Commanders and leaders
- Jean Victor Moreau: Paul Kray

Strength
- 52,000: 48,000

Casualties and losses
- 3,000 killed or wounded: 2,400 killed or wounded 1,600 captured

= Battle of Messkirch =

Battle between France and Austria

The Battle of Messkirch (5 May 1800) saw a Republican French army led by Jean Victor Marie Moreau attack a Habsburg Austrian army commanded by Paul Kray. At the start of the 1800 campaign in Germany, Moreau's 108,000-strong field army faced Kray's 120,000-man army on opposite sides of the Rhine River. By a series of maneuvers, Moreau crossed the Rhine and concentrated superior forces to defeat Kray at the Battles of Stockach and Engen on 3 May. After Kray retreated a short distance to the north, the two adversaries met again at Meßkirch. After a well-contested fight, Kray withdrew again, conceding victory to the French.

==Overview==
See the Messkirch 1800 Order of Battle for details of the French and Austrian armies in the campaign.

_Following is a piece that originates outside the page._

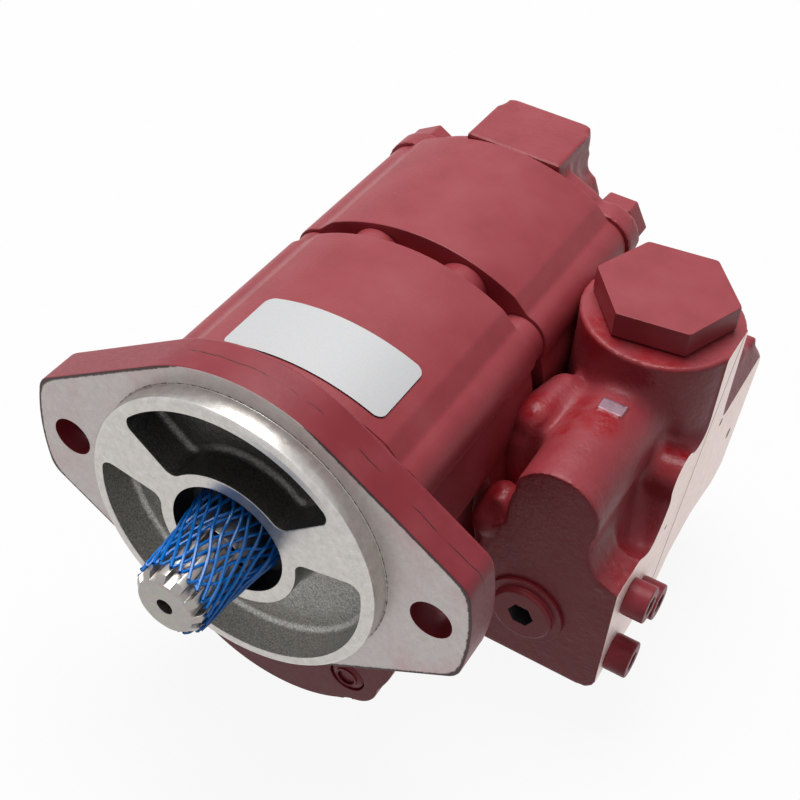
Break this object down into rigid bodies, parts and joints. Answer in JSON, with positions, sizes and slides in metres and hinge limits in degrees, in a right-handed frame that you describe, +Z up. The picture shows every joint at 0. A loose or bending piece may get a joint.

On 25 April 1800, the French Armée d'Allemagne, under Jean Victor Marie Moreau, crossed the Rhine River at Kehl and Schaffhausen. The 1st Demi-Brigade, of the Corps led by Laurent de Gouvion-Saint-Cyr, conquered St. Georgen and entered the Black Forest at Freiburg im Breisgau. After conquering Stuhlingen, 25 km south of Donaueschingen, the unit took part in the Battle of Stockach and Engen on 3 May 1800, after which the Austrian retreated to Meßkirch where they enjoyed a more favourable defensive position.

The French repeatedly assaulted the town on 4 May 1800 and 5 May 1800, both attempts being in vain. The 1st Demi-Brigade, despite the Austrian superiority there, was able to conquer Krumbach and the heights surrounding it, which commanded Meßkirch. Therefore, the Austrian moved back to Sigmaringen, followed by the French. The Battle of Biberach ensued on 9 May 1800.